■ Extracted records

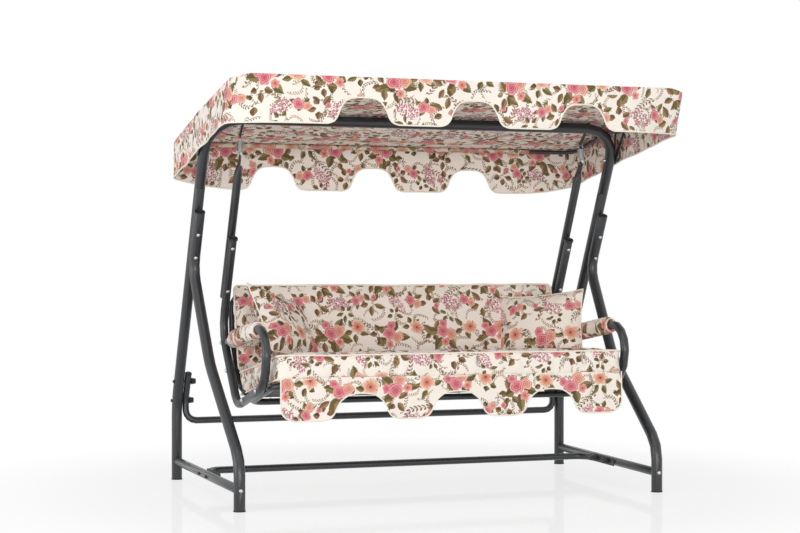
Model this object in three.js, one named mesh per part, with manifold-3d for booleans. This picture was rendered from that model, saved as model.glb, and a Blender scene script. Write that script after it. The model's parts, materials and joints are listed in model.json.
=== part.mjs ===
import * as THREE from 'three';
import { mergeVertices } from 'three/addons/utils/BufferGeometryUtils.js';
import Module from 'manifold-3d';

const wasm = await Module();
wasm.setup();

// Lengths are millimetres: X across the seat, Y from the front feet backwards, Z up

// Clearances
const FIT = 0.4;              // between pieces that touch
const HOLE_PLAY = 0.8;        // a bolt hole over its shank, in diameter
const WRAP_PLAY = 1;          // cloth pocket round a tube
const WELD = 1;               // how deep welded pieces sink into each other

// Stand
const STAND_TUBE = 48;
const STAND_WALL = 1.5;
const HALF_SPREAD = 955;      // centre line of the uprights from the middle
const TOE_IN = 30;            // front feet stand this much nearer the middle
const TOP_BAR_Y = 457;
const TOP_BAR_Z = 1604;
const SHOULDER_BEND = 150;
const UPRIGHT_LEAN = THREE.MathUtils.degToRad(27.3);
const BOW_END_Z = 1320;
const SOCKET = 60;            // depth of a tube neck in its neighbour
const REAR_FOOT_Y = 1100;
const REAR_KNEE_BEND = 220;
const FRONT_HEAD_Z = 1210;
const HIP_Z = 962;
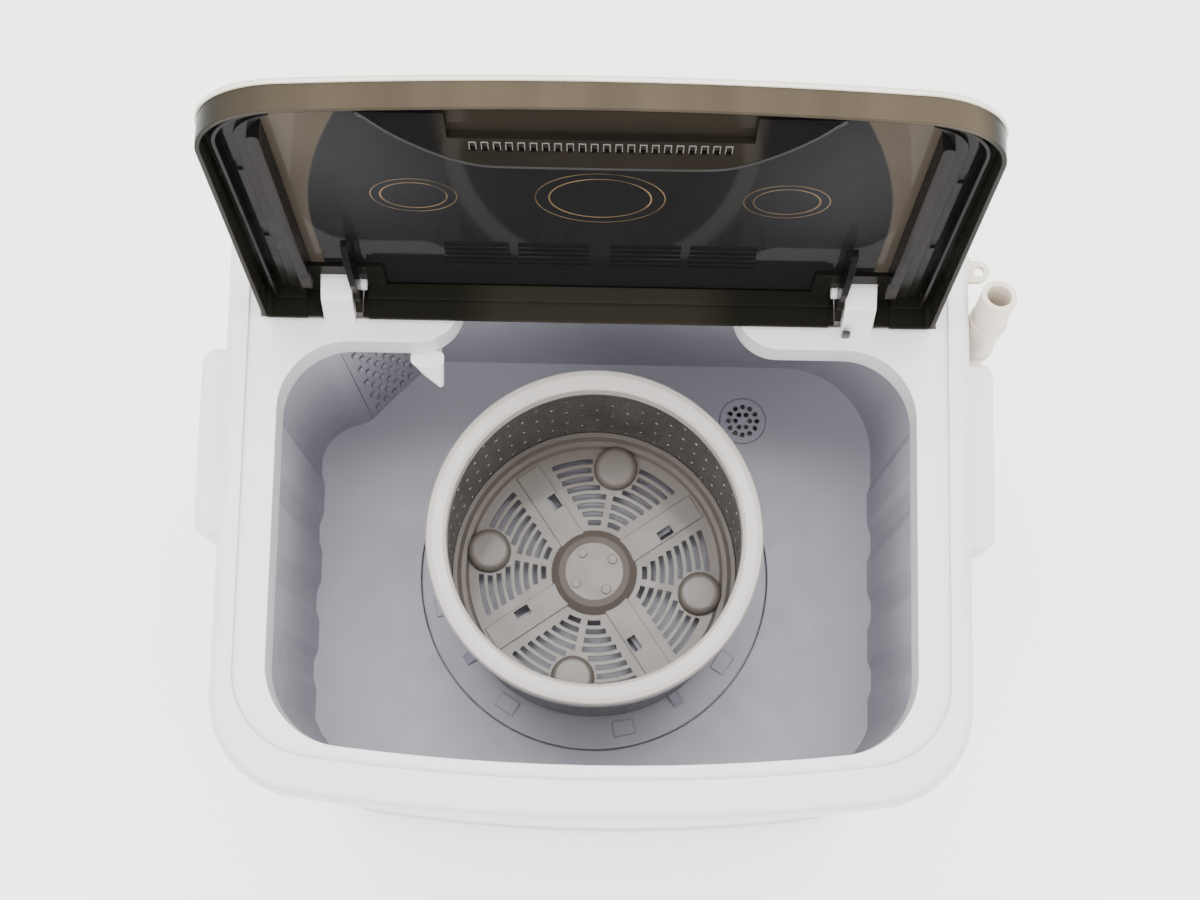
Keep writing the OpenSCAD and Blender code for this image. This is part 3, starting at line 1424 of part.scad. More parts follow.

■ Directions for this task
Every entry must be quoted exactly as it appears above.

■ Exercise output
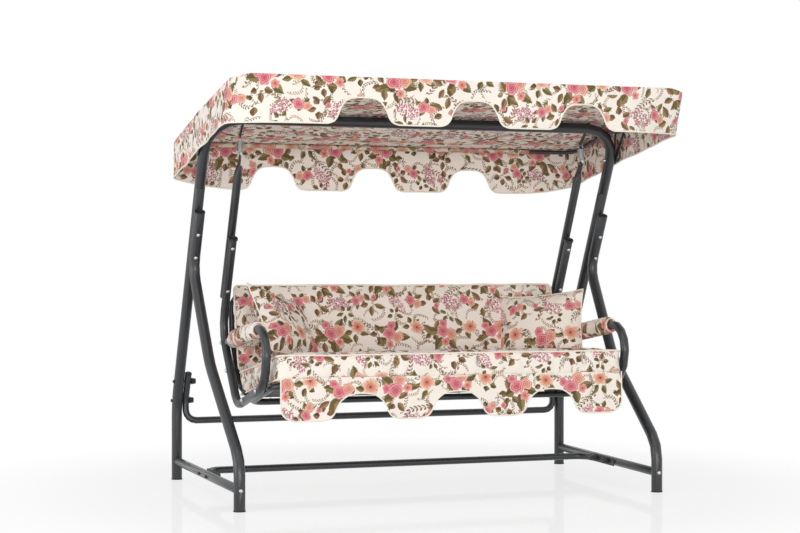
Model this object in three.js, one named mesh per part, with manifold-3d for booleans. This picture was rendered from that model, saved as model.glb, and a Blender scene script. Write that script after it. The model's parts, materials and joints are listed in model.json.
=== part.mjs ===
import * as THREE from 'three';
import { mergeVertices } from 'three/addons/utils/BufferGeometryUtils.js';
import Module from 'manifold-3d';

const wasm = await Module();
wasm.setup();

// Lengths are millimetres: X across the seat, Y from the front feet backwards, Z up

// Clearances
const FIT = 0.4;              // between pieces that touch
const HOLE_PLAY = 0.8;        // a bolt hole over its shank, in diameter
const WRAP_PLAY = 1;          // cloth pocket round a tube
const WELD = 1;               // how deep welded pieces sink into each other

// Stand
const STAND_TUBE = 48;
const STAND_WALL = 1.5;
const HALF_SPREAD = 955;      // centre line of the uprights from the middle
const TOE_IN = 30;            // front feet stand this much nearer the middle
const TOP_BAR_Y = 457;
const TOP_BAR_Z = 1604;
const SHOULDER_BEND = 150;
const UPRIGHT_LEAN = THREE.MathUtils.degToRad(27.3);
const BOW_END_Z = 1320;
const SOCKET = 60;            // depth of a tube neck in its neighbour
const REAR_FOOT_Y = 1100;
const REAR_KNEE_BEND = 220;
const FRONT_HEAD_Z = 1210;
const HIP_Z = 962;
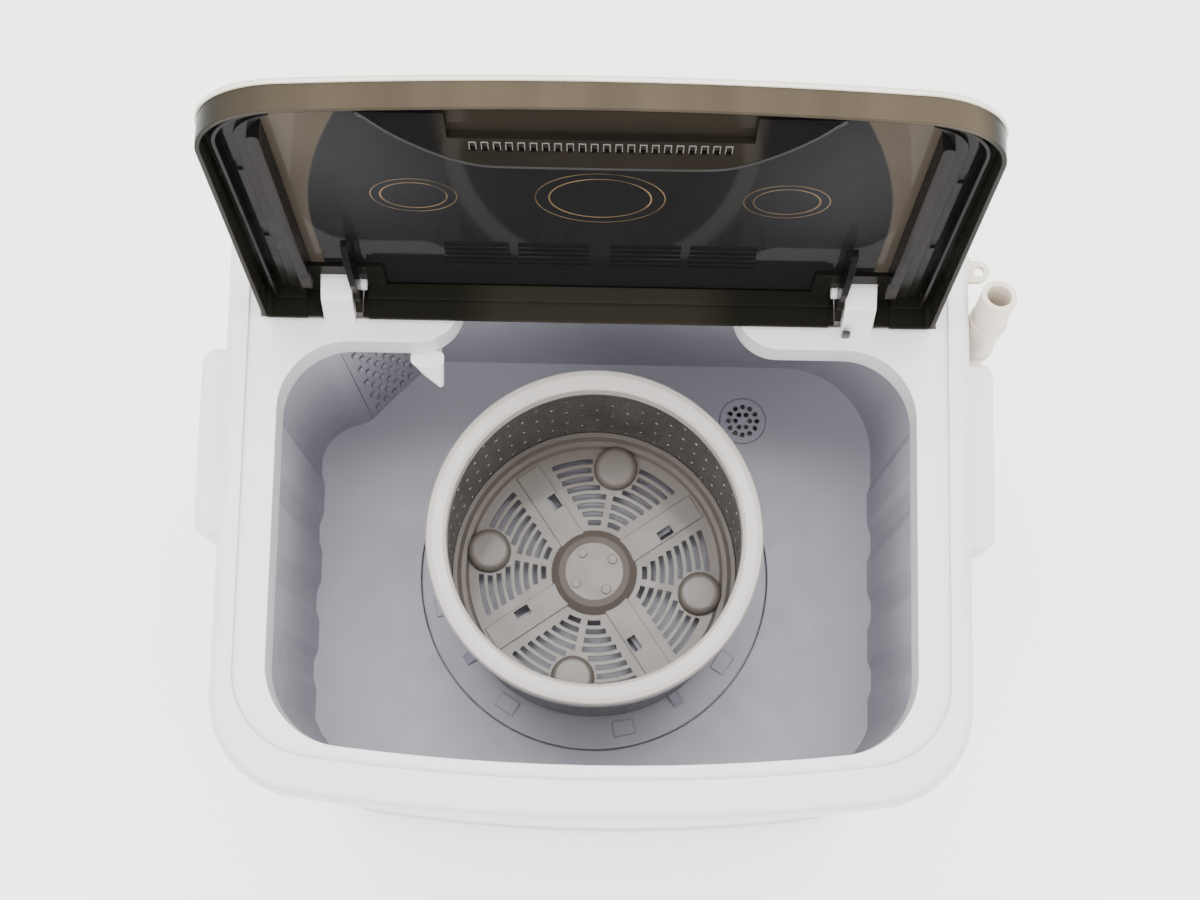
Keep writing the OpenSCAD and Blender code for this image. This is part 3, starting at line 1424 of part.scad. More parts follow.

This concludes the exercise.